• Exercise goal: Copy all the material below, exactly as it stands.

• Data lines:
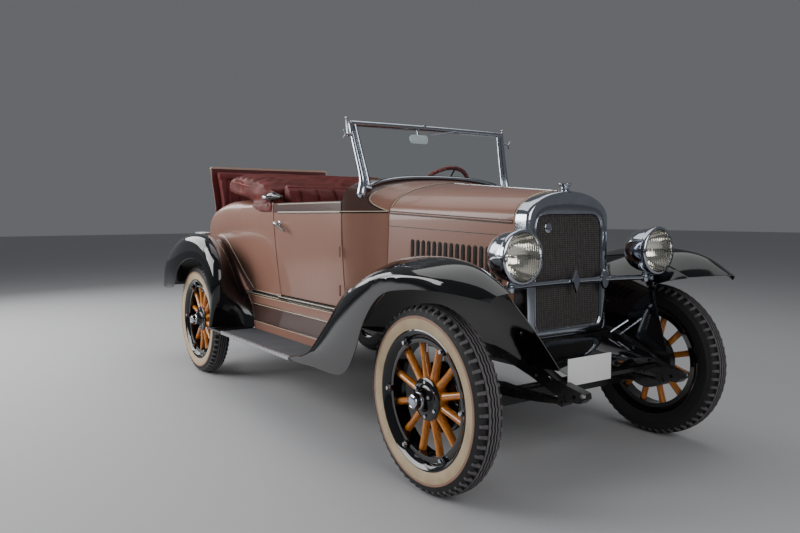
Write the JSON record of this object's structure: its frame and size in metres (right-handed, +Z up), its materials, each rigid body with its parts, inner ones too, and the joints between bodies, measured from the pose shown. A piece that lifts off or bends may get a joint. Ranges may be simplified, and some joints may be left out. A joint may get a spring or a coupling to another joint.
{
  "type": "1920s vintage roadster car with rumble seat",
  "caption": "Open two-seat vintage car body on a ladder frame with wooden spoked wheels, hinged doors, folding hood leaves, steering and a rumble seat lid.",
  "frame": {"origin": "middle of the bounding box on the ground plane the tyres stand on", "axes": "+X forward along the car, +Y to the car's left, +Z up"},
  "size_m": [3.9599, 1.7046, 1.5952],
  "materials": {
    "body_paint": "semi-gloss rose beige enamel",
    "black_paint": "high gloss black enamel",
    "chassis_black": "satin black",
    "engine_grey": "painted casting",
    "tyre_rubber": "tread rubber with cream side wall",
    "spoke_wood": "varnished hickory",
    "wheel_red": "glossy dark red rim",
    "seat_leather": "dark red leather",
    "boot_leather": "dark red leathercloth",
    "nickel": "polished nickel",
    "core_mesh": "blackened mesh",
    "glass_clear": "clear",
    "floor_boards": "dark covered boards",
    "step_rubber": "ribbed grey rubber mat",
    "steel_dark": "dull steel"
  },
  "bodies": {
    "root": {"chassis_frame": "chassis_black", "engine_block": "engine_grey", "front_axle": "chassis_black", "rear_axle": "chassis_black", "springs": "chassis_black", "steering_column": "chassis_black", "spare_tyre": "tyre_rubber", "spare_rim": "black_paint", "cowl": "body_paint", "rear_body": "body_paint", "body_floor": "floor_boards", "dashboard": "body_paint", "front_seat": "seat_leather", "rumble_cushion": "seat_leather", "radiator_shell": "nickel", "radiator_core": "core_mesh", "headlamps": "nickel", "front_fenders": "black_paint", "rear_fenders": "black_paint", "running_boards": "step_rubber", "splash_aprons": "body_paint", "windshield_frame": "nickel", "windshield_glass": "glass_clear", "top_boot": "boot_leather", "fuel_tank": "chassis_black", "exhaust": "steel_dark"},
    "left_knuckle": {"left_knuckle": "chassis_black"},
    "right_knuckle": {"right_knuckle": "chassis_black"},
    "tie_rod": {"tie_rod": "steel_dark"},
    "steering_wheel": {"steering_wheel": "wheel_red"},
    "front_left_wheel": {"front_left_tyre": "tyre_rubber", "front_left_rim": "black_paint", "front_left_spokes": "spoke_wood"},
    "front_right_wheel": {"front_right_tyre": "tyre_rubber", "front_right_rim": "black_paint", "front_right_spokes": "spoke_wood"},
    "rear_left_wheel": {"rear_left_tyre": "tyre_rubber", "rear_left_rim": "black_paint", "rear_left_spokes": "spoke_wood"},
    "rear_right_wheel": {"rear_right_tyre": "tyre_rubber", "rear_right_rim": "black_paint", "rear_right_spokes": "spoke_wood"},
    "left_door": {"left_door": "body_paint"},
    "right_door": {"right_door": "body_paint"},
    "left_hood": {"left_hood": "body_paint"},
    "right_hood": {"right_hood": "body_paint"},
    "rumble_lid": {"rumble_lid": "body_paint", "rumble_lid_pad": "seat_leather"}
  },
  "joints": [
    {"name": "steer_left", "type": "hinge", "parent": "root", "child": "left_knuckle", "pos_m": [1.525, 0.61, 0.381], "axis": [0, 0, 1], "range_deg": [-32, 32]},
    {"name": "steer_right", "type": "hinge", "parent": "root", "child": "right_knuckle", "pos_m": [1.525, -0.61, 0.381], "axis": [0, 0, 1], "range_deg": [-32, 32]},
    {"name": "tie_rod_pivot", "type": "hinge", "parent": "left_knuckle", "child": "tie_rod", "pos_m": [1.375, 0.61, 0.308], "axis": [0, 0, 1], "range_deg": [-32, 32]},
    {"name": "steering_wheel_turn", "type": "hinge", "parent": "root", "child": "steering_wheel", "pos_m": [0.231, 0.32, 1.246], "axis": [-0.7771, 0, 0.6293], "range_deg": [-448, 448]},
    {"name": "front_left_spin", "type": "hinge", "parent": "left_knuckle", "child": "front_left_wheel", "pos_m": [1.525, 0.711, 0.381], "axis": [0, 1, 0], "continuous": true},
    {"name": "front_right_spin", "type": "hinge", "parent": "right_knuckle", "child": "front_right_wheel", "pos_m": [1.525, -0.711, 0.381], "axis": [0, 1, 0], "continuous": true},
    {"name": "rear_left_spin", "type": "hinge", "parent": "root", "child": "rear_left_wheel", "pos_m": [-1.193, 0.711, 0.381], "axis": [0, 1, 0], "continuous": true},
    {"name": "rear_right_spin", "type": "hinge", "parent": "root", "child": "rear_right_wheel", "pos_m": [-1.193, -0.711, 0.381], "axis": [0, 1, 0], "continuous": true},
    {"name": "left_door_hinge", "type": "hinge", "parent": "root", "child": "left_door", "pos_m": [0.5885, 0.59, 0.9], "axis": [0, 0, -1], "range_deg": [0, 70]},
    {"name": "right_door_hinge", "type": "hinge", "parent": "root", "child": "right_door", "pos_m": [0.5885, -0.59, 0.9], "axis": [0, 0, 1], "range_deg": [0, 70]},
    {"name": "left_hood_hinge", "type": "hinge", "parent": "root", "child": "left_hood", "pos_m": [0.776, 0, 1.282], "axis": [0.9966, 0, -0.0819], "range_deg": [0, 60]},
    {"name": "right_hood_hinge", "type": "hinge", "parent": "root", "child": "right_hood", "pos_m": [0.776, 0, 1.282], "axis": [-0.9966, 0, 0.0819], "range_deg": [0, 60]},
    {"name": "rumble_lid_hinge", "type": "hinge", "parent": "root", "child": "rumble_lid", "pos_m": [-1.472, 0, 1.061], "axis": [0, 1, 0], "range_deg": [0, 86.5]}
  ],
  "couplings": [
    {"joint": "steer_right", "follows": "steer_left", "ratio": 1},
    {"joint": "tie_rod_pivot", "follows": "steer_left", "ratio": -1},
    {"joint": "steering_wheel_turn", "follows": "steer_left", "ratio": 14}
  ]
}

• Written solution:
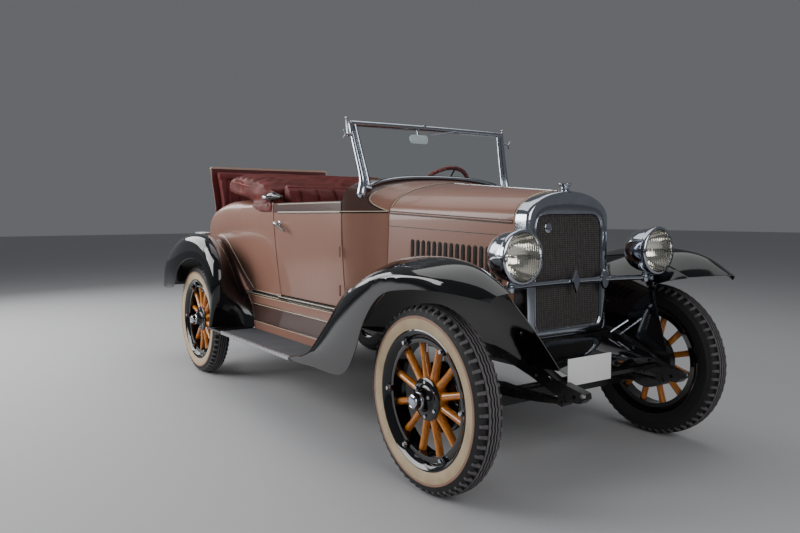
Write the JSON record of this object's structure: its frame and size in metres (right-handed, +Z up), its materials, each rigid body with its parts, inner ones too, and the joints between bodies, measured from the pose shown. A piece that lifts off or bends may get a joint. Ranges may be simplified, and some joints may be left out. A joint may get a spring or a coupling to another joint.
{
  "type": "1920s vintage roadster car with rumble seat",
  "caption": "Open two-seat vintage car body on a ladder frame with wooden spoked wheels, hinged doors, folding hood leaves, steering and a rumble seat lid.",
  "frame": {"origin": "middle of the bounding box on the ground plane the tyres stand on", "axes": "+X forward along the car, +Y to the car's left, +Z up"},
  "size_m": [3.9599, 1.7046, 1.5952],
  "materials": {
    "body_paint": "semi-gloss rose beige enamel",
    "black_paint": "high gloss black enamel",
    "chassis_black": "satin black",
    "engine_grey": "painted casting",
    "tyre_rubber": "tread rubber with cream side wall",
    "spoke_wood": "varnished hickory",
    "wheel_red": "glossy dark red rim",
    "seat_leather": "dark red leather",
    "boot_leather": "dark red leathercloth",
    "nickel": "polished nickel",
    "core_mesh": "blackened mesh",
    "glass_clear": "clear",
    "floor_boards": "dark covered boards",
    "step_rubber": "ribbed grey rubber mat",
    "steel_dark": "dull steel"
  },
  "bodies": {
    "root": {"chassis_frame": "chassis_black", "engine_block": "engine_grey", "front_axle": "chassis_black", "rear_axle": "chassis_black", "springs": "chassis_black", "steering_column": "chassis_black", "spare_tyre": "tyre_rubber", "spare_rim": "black_paint", "cowl": "body_paint", "rear_body": "body_paint", "body_floor": "floor_boards", "dashboard": "body_paint", "front_seat": "seat_leather", "rumble_cushion": "seat_leather", "radiator_shell": "nickel", "radiator_core": "core_mesh", "headlamps": "nickel", "front_fenders": "black_paint", "rear_fenders": "black_paint", "running_boards": "step_rubber", "splash_aprons": "body_paint", "windshield_frame": "nickel", "windshield_glass": "glass_clear", "top_boot": "boot_leather", "fuel_tank": "chassis_black", "exhaust": "steel_dark"},
    "left_knuckle": {"left_knuckle": "chassis_black"},
    "right_knuckle": {"right_knuckle": "chassis_black"},
    "tie_rod": {"tie_rod": "steel_dark"},
    "steering_wheel": {"steering_wheel": "wheel_red"},
    "front_left_wheel": {"front_left_tyre": "tyre_rubber", "front_left_rim": "black_paint", "front_left_spokes": "spoke_wood"},
    "front_right_wheel": {"front_right_tyre": "tyre_rubber", "front_right_rim": "black_paint", "front_right_spokes": "spoke_wood"},
    "rear_left_wheel": {"rear_left_tyre": "tyre_rubber", "rear_left_rim": "black_paint", "rear_left_spokes": "spoke_wood"},
    "rear_right_wheel": {"rear_right_tyre": "tyre_rubber", "rear_right_rim": "black_paint", "rear_right_spokes": "spoke_wood"},
    "left_door": {"left_door": "body_paint"},
    "right_door": {"right_door": "body_paint"},
    "left_hood": {"left_hood": "body_paint"},
    "right_hood": {"right_hood": "body_paint"},
    "rumble_lid": {"rumble_lid": "body_paint", "rumble_lid_pad": "seat_leather"}
  },
  "joints": [
    {"name": "steer_left", "type": "hinge", "parent": "root", "child": "left_knuckle", "pos_m": [1.525, 0.61, 0.381], "axis": [0, 0, 1], "range_deg": [-32, 32]},
    {"name": "steer_right", "type": "hinge", "parent": "root", "child": "right_knuckle", "pos_m": [1.525, -0.61, 0.381], "axis": [0, 0, 1], "range_deg": [-32, 32]},
    {"name": "tie_rod_pivot", "type": "hinge", "parent": "left_knuckle", "child": "tie_rod", "pos_m": [1.375, 0.61, 0.308], "axis": [0, 0, 1], "range_deg": [-32, 32]},
    {"name": "steering_wheel_turn", "type": "hinge", "parent": "root", "child": "steering_wheel", "pos_m": [0.231, 0.32, 1.246], "axis": [-0.7771, 0, 0.6293], "range_deg": [-448, 448]},
    {"name": "front_left_spin", "type": "hinge", "parent": "left_knuckle", "child": "front_left_wheel", "pos_m": [1.525, 0.711, 0.381], "axis": [0, 1, 0], "continuous": true},
    {"name": "front_right_spin", "type": "hinge", "parent": "right_knuckle", "child": "front_right_wheel", "pos_m": [1.525, -0.711, 0.381], "axis": [0, 1, 0], "continuous": true},
    {"name": "rear_left_spin", "type": "hinge", "parent": "root", "child": "rear_left_wheel", "pos_m": [-1.193, 0.711, 0.381], "axis": [0, 1, 0], "continuous": true},
    {"name": "rear_right_spin", "type": "hinge", "parent": "root", "child": "rear_right_wheel", "pos_m": [-1.193, -0.711, 0.381], "axis": [0, 1, 0], "continuous": true},
    {"name": "left_door_hinge", "type": "hinge", "parent": "root", "child": "left_door", "pos_m": [0.5885, 0.59, 0.9], "axis": [0, 0, -1], "range_deg": [0, 70]},
    {"name": "right_door_hinge", "type": "hinge", "parent": "root", "child": "right_door", "pos_m": [0.5885, -0.59, 0.9], "axis": [0, 0, 1], "range_deg": [0, 70]},
    {"name": "left_hood_hinge", "type": "hinge", "parent": "root", "child": "left_hood", "pos_m": [0.776, 0, 1.282], "axis": [0.9966, 0, -0.0819], "range_deg": [0, 60]},
    {"name": "right_hood_hinge", "type": "hinge", "parent": "root", "child": "right_hood", "pos_m": [0.776, 0, 1.282], "axis": [-0.9966, 0, 0.0819], "range_deg": [0, 60]},
    {"name": "rumble_lid_hinge", "type": "hinge", "parent": "root", "child": "rumble_lid", "pos_m": [-1.472, 0, 1.061], "axis": [0, 1, 0], "range_deg": [0, 86.5]}
  ],
  "couplings": [
    {"joint": "steer_right", "follows": "steer_left", "ratio": 1},
    {"joint": "tie_rod_pivot", "follows": "steer_left", "ratio": -1},
    {"joint": "steering_wheel_turn", "follows": "steer_left", "ratio": 14}
  ]
}